**RECORDS PROVIDED:**
_ _ _ _
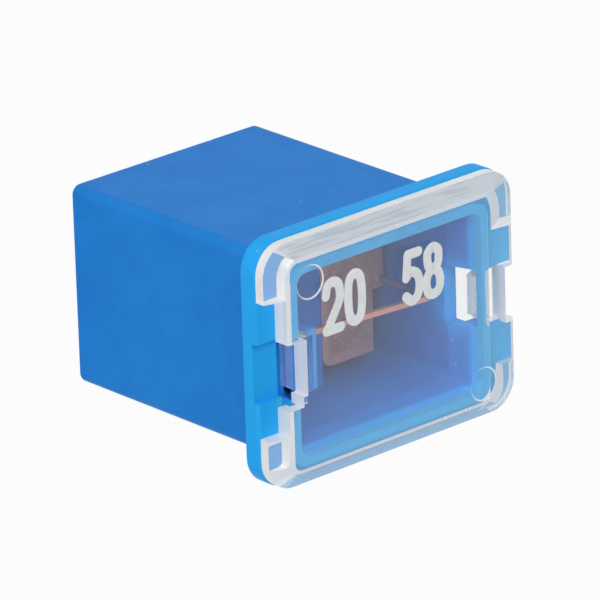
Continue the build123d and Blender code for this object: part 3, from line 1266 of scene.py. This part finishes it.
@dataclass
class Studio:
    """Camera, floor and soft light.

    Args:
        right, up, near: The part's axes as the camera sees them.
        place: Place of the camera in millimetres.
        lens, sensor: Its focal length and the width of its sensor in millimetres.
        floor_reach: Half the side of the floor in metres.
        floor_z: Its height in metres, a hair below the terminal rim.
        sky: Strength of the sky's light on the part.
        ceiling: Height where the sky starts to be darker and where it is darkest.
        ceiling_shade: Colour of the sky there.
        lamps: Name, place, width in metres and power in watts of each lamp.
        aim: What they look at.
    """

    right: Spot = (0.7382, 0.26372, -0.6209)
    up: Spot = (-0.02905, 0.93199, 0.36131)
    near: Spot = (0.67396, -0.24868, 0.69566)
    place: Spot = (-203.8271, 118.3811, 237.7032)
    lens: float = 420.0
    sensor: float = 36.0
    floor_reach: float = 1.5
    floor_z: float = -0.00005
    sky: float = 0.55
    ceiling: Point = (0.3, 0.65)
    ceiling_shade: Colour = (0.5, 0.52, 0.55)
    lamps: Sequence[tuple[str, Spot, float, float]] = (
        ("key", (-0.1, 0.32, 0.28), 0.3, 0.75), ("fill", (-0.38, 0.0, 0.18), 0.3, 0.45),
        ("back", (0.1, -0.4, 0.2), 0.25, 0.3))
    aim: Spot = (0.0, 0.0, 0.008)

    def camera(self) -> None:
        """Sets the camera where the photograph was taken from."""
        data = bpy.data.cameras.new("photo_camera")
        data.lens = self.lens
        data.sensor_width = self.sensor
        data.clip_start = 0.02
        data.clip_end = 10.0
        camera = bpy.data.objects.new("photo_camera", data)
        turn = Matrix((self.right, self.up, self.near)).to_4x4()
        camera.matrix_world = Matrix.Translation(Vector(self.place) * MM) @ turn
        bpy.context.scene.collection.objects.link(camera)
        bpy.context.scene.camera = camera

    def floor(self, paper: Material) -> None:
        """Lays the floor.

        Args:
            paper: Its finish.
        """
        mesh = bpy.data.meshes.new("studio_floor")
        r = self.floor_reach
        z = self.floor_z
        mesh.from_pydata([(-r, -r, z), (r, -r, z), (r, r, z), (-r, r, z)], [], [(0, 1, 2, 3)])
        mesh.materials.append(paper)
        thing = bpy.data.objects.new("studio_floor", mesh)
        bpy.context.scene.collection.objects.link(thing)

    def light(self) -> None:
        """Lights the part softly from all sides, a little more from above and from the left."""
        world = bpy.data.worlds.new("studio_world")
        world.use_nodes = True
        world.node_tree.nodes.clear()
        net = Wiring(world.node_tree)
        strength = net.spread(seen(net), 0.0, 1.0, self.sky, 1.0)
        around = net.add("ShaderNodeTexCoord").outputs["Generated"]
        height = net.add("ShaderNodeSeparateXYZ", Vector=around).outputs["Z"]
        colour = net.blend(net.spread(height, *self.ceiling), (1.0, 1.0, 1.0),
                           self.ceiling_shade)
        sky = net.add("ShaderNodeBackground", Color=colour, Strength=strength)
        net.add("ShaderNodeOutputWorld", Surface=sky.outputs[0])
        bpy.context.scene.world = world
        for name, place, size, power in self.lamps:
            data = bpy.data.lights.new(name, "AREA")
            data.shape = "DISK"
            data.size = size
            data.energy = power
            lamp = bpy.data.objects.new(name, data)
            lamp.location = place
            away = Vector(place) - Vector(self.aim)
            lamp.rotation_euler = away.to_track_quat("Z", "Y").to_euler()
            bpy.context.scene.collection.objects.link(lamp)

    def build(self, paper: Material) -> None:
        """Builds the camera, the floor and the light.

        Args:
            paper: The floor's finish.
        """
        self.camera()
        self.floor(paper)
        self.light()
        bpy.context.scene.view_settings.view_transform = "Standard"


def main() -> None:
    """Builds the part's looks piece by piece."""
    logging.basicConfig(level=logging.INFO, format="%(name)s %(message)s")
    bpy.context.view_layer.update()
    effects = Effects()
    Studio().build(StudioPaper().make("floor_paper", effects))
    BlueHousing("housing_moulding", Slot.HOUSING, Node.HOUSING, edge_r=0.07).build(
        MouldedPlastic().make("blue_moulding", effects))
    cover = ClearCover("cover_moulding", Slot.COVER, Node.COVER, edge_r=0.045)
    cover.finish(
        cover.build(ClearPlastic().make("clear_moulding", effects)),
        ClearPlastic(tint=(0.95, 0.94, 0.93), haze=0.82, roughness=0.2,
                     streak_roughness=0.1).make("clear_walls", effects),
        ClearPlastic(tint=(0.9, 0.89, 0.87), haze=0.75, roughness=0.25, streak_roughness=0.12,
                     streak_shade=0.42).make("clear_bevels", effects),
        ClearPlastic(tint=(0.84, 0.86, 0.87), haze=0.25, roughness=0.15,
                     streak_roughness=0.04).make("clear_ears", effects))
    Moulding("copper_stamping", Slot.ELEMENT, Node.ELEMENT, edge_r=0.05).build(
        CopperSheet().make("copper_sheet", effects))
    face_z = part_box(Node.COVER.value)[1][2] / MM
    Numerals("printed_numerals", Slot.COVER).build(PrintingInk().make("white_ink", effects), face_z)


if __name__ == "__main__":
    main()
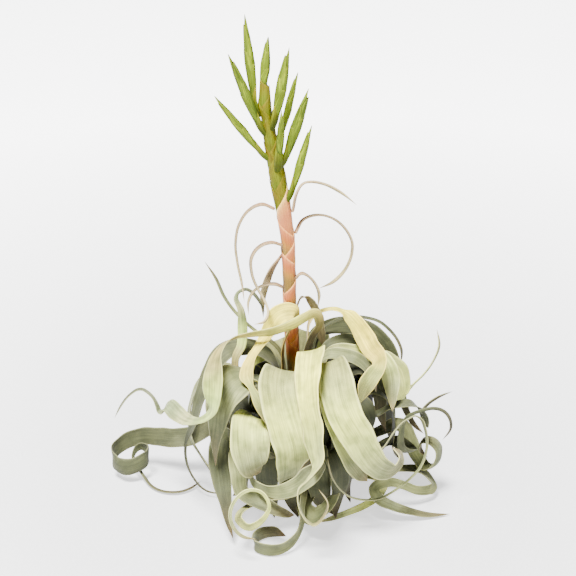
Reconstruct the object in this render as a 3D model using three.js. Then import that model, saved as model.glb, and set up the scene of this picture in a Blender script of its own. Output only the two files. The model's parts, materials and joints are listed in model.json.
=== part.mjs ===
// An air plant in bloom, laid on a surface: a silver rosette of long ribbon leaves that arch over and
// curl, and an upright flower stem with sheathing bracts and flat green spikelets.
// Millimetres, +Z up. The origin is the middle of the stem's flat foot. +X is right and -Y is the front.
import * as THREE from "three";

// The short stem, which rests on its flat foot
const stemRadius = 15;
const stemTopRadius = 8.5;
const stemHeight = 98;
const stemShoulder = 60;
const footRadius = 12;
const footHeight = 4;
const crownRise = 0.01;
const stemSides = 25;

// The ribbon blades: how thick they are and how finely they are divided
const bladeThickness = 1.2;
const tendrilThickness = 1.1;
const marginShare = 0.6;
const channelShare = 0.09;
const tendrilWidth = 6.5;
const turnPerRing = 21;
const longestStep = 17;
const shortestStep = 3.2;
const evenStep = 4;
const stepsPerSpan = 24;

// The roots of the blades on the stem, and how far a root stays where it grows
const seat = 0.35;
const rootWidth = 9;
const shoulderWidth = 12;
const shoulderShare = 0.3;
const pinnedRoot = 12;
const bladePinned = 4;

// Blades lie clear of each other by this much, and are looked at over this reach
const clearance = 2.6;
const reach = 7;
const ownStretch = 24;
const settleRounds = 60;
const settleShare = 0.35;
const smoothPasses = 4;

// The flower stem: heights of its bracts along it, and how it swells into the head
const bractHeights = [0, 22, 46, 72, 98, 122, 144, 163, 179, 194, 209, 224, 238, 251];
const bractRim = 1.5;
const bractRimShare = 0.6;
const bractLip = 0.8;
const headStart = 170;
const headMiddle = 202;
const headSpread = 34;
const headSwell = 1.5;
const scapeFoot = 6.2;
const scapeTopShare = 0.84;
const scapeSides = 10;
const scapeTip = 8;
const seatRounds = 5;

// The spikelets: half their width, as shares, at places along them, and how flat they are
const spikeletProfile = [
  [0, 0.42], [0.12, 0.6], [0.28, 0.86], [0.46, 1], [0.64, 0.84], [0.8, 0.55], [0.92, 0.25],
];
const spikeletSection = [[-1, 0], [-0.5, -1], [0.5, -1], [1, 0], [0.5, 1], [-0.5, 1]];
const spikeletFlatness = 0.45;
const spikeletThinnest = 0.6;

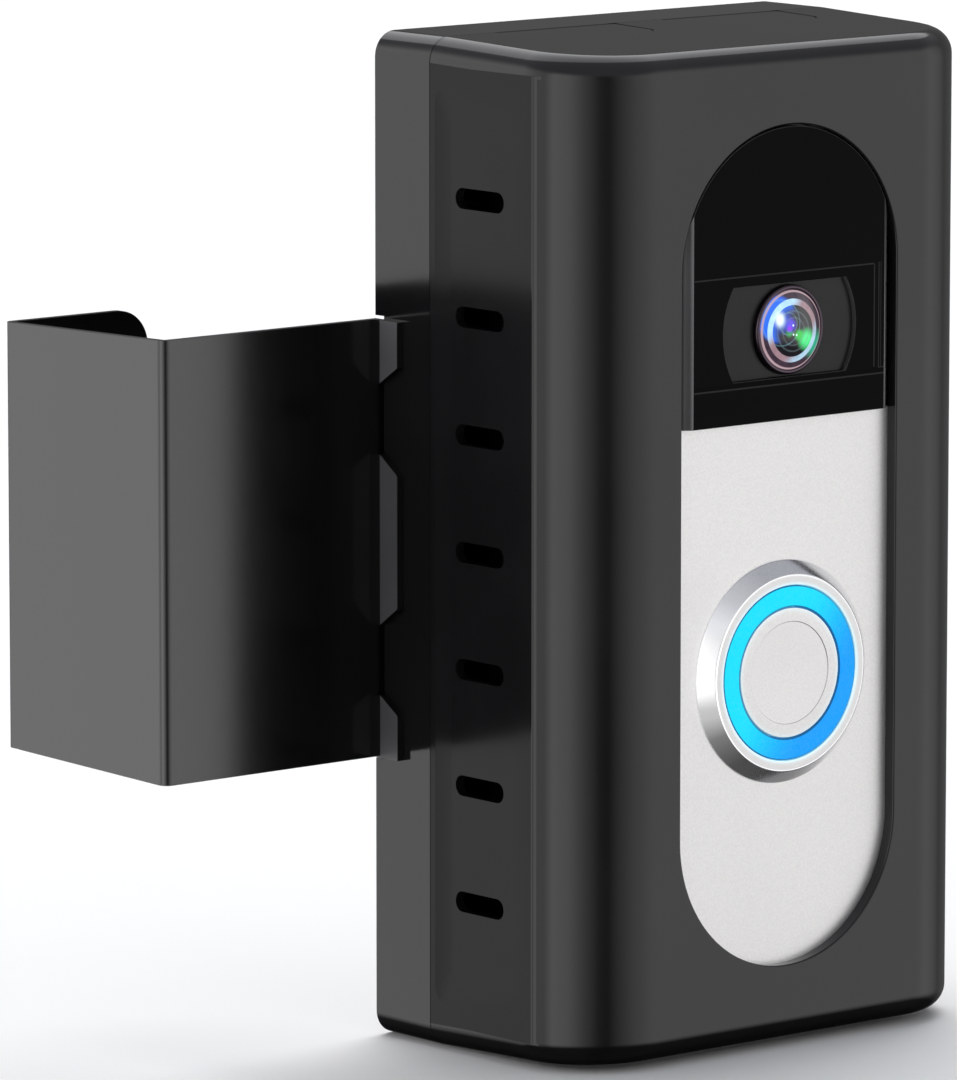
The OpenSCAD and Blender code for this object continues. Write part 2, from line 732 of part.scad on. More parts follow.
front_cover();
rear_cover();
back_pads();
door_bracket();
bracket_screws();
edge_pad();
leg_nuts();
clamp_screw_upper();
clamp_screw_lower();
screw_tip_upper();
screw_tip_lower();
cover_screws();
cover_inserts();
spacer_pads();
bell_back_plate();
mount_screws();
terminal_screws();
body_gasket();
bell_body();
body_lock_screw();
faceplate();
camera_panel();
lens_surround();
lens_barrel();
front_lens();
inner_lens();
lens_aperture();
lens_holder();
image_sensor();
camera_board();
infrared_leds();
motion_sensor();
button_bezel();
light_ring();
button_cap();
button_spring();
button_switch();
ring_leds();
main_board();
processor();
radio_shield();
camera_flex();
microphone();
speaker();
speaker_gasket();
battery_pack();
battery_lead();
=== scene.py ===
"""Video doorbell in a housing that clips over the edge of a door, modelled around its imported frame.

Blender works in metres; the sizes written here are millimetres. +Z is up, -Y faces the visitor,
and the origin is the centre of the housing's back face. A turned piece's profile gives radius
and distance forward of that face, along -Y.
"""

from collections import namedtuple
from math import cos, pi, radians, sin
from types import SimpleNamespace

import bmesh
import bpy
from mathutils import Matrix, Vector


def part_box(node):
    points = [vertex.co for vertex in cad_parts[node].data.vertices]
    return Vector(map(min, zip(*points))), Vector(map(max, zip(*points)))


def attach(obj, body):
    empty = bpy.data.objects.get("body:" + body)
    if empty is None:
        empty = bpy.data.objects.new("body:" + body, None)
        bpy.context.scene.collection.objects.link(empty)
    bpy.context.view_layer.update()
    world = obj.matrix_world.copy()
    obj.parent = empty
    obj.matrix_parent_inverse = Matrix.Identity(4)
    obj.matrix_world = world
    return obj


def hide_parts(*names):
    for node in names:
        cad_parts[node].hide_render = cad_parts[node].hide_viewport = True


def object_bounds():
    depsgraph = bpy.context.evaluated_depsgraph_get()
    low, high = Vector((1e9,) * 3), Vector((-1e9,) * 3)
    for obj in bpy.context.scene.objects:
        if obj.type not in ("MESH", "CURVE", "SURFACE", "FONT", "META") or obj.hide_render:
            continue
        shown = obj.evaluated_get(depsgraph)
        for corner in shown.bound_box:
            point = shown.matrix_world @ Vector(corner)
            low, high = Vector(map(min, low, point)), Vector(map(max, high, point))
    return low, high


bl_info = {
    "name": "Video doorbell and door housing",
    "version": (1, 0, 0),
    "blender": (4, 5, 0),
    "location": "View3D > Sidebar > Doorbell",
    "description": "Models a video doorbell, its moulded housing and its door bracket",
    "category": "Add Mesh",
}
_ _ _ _
**WHAT TO DO:**
Make an exact transcription of the lines from the line with "camera_board();" through the line with "points = [vertex.co", inclusive, omitting all others.

**ANSWER IN FULL:**
camera_board();
infrared_leds();
motion_sensor();
button_bezel();
light_ring();
button_cap();
button_spring();
button_switch();
ring_leds();
main_board();
processor();
radio_shield();
camera_flex();
microphone();
speaker();
speaker_gasket();
battery_pack();
battery_lead();
=== scene.py ===
"""Video doorbell in a housing that clips over the edge of a door, modelled around its imported frame.

Blender works in metres; the sizes written here are millimetres. +Z is up, -Y faces the visitor,
and the origin is the centre of the housing's back face. A turned piece's profile gives radius
and distance forward of that face, along -Y.
"""

from collections import namedtuple
from math import cos, pi, radians, sin
from types import SimpleNamespace

import bmesh
import bpy
from mathutils import Matrix, Vector


def part_box(node):
    points = [vertex.co for vertex in cad_parts[node].data.vertices]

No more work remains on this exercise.